I then made the schlep back inside the stadium to see Steve Angello, Swedish House member #2 of the day. I’m sad to say that I wasn’t too impressed. Maybe it was because I saw Sebastian Ingrosso on the main stage or maybe because I was eager to get back to A State of Trance tent to see Armin van Buuren. Whatever the reason, Angello didn’t completely disappoint, and I’m pretty sure the crowd was satisfied since the stadium had the biggest crowd I had seen all day. Night time inside the stadium was sick, with the stars lighting up the sky like a ceiling of tiny LED’s. Of course the light show that Angello has is absurd, and the EDC on stage performers didn’t hurt his cause either.
Armin van Buuren
It was time. Quite possibly the most anticipated artist of the day: Armin van Buuren. Let me start off by saying that walking over to the tent was intoxicating, and I think I even ran to see him.

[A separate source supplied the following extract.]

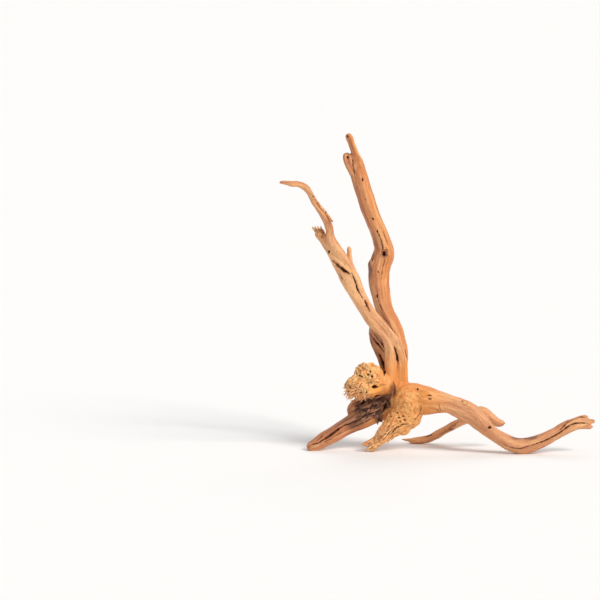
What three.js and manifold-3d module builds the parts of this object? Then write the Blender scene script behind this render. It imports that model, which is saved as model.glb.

I could feel the bass pounding all the way from the stadium, a couple hundred yards away. Upon arriving I tried to make my way to the front, but it was next to impossible. Tens of thousands were packed into the tent, all jumping up and down in unison; an indescribable sight that had to be seen. I attempted to make my way up to the raised VIP stages for a better view, but they were already at capacity, so I was forced to remain on the main floor with the sea of people going nuts. Armin’s two hour set was intense and real dirty, but his transitions definitely weren’t his best. Fortunately, the tracks he played made up for it, dropping some sick beats from Shogun, Invalyd, Dash Berlin, Omnia & IRA, and Laura Jansen. He closed with his own track “In and Out of Raw Deal”.
Day 2 Wrap-Up:
As the day and night came to a close, I was saddened and happy at the same time. It was a killer second, but I definitely needed to rest up for another round on Sunday. As a flood of exhausted ragers slowly crawled their way towards the NJ transit trains to make their way back to the city, the thumping bass and bright lights slowly faded. I wasn’t worried though, as I knew a short 12 hours from now I’d be back right where I was for another day of one of the greatest EDM experiences in the country.